My rating: 3 out of 5 stars
Since my initial discovery of Sarah Dessen’s work when I was in high school, I’ve read everything she’s ever written. The majority of her books have been enjoyable reads for me, and “The Moon and More” is no exception.
Emaline is a resident of Colby, North Carolina, a beach town that features in a few of Dessen books and where other people come to make summer memories. Except Emaline’s whole life has been spent in and around Colby, and now that she’s about to leave it and start college somewhere new, she finds herself torn between whether she’s going far enough and whether leaving is a natural choice at all.
I thought that post high school discombobulation was handled really well, the sense that you’re about to start some huge new phase in your life without having any clue what to expect, was reflected accurately in Emaline. One of the things I loved about “The Moon and More” was how all the subplots essentially reflected that overarching theme. Emaline’s decision to briefly date Theo, a New Yorker with very different life experiences, her biological father showing up on the eve of his divorce, and the documentary project which focuses on a local artist whom Emaline knows all speak to that idea of some changes being acceptable while others aren’t.
The book itself sees a lot of transitions between character relationships–from break-ups and make-ups, to developing friendships, to family fallouts–and none of them felt forced or unnecessary. Like with most of Dessen’s books, I loved the secondary characters at least as much as I loved Emaline as the protagonist. Their agendas and concerns and ambitions were all believable and easy to relate to. I loved seeing some of those agendas come together in the final few chapters.
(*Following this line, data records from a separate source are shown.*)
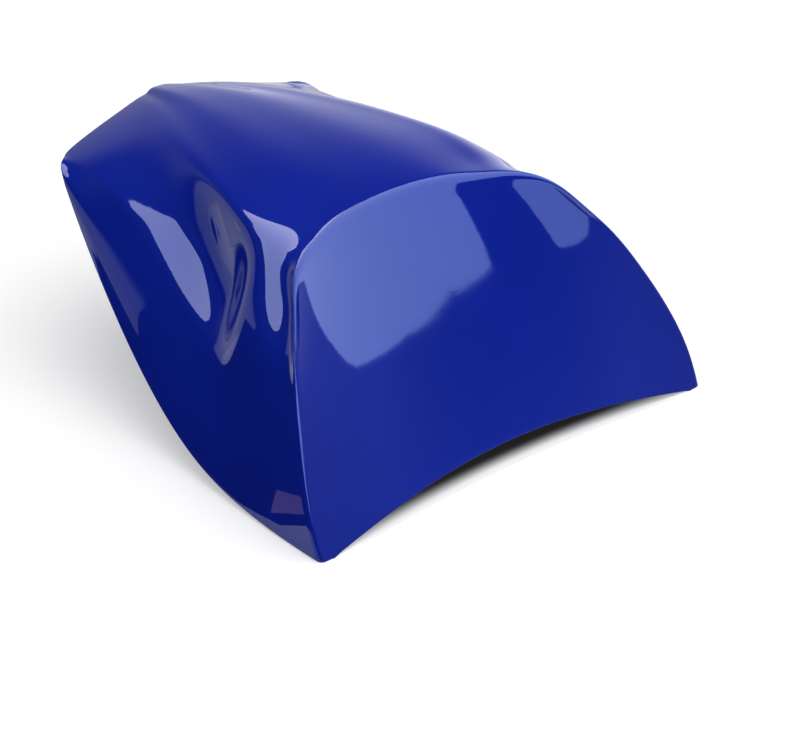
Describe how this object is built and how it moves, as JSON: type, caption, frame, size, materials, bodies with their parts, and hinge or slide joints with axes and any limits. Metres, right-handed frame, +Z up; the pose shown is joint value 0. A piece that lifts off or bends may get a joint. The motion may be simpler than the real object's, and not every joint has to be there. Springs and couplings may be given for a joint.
{
  "type": "motorbike seat cowl",
  "caption": "Painted moulded cowl for the rear of a motorbike seat, with a leaning dished face, a tapering deck, scooped flanks and an open underside.",
  "frame": {"origin": "midway between the screw bosses, level with their lower faces", "axes": "+X across the bike, +Y from the front face to the tail, +Z up"},
  "size_m": [0.26, 0.287, 0.1261],
  "materials": {
    "blue_gloss_paint": "gloss"
  },
  "bodies": {
    "root": {"cowl_shell": "blue_gloss_paint"}
  },
  "joints": []
}
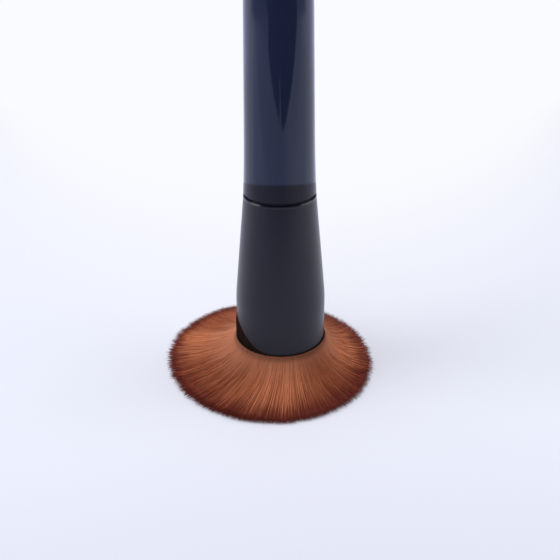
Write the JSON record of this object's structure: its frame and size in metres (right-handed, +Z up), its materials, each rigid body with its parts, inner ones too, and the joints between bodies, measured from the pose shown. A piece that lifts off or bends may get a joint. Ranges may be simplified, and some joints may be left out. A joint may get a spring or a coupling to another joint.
{
  "type": "angled foundation brush",
  "caption": "Angled foundation brush standing on its splayed brown bristles, with a dark blue turned handle and a satin black ferrule",
  "frame": {"origin": "The point where the handle's axis meets the surface that the brush stands on, at the middle of the rest face", "axes": "+Z runs up the handle's axis, away from the bristles. The front of the brush, where the ferrule's mouth is level, faces -Y, and the long side of the bristle fan points between -X and +Y"},
  "size_m": [0.0533, 0.0549, 0.158],
  "materials": {
    "handle_lacquer": "dark blue gloss lacquer over turned wood, with a black painted band at the foot",
    "ferrule_black": "satin black anodised",
    "cured_glue": "cured amber epoxy",
    "bristle_brown": "fine synthetic fibres, dark reddish brown at the tips"
  },
  "bodies": {
    "root": {"handle": "handle_lacquer", "ferrule": "ferrule_black", "glue_plug": "cured_glue", "bristle_tuft": "bristle_brown"}
  },
  "joints": []
}
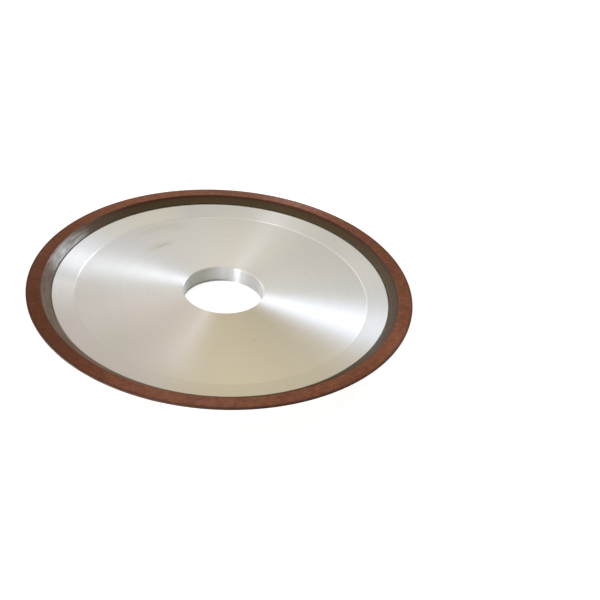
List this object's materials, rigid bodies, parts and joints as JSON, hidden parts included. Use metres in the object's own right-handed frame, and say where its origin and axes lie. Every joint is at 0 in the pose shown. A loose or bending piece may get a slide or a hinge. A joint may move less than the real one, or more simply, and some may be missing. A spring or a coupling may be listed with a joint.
{
  "type": "diamond grinding wheel",
  "caption": "Dish-type resin-bond diamond grinding wheel with a turned aluminium body, a flared rim, a flat annular abrasive face and a central bore.",
  "frame": {"origin": "centre of the hub's back face, on the spindle axis", "axes": "+Z along the spindle axis from the hub's back face towards the abrasive face; X and Y lie in the back face and are interchangeable, because the wheel is a body of revolution"},
  "size_m": [0.15, 0.15, 0.012],
  "materials": {
    "aluminium_body": "fine turned, satin, with a circular lay",
    "bond_base_ring": "turned phenolic bond without diamond, dark olive brown, slightly glossy",
    "diamond_abrasive_ring": "resin bond with fine diamond grit, red-brown, matt on the face and smoother on the walls"
  },
  "bodies": {
    "root": {"aluminium_body": "aluminium_body", "bond_base_ring": "bond_base_ring", "diamond_abrasive_ring": "diamond_abrasive_ring"}
  },
  "joints": []
}
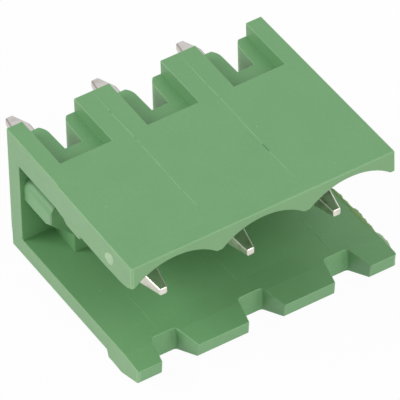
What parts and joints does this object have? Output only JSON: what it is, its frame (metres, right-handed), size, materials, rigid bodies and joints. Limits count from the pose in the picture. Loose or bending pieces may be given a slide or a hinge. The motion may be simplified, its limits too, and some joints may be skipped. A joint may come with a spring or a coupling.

The reason I only gave “The Moon and More” three stars, however, was a simple one. As much as I enjoyed the story and its characters and its handling, I never quite managed to fall in love. It was a quick, fun read and I’m glad I picked it up, but I never quite reached the level of emotional investment that I have with a few of Dessen’s other novels. I’m willing to bet a large part of my response has more to do with personal preference than anything else though.
If you’re looking for a fun, summer read a month or two after the fact, you should still give this book a try.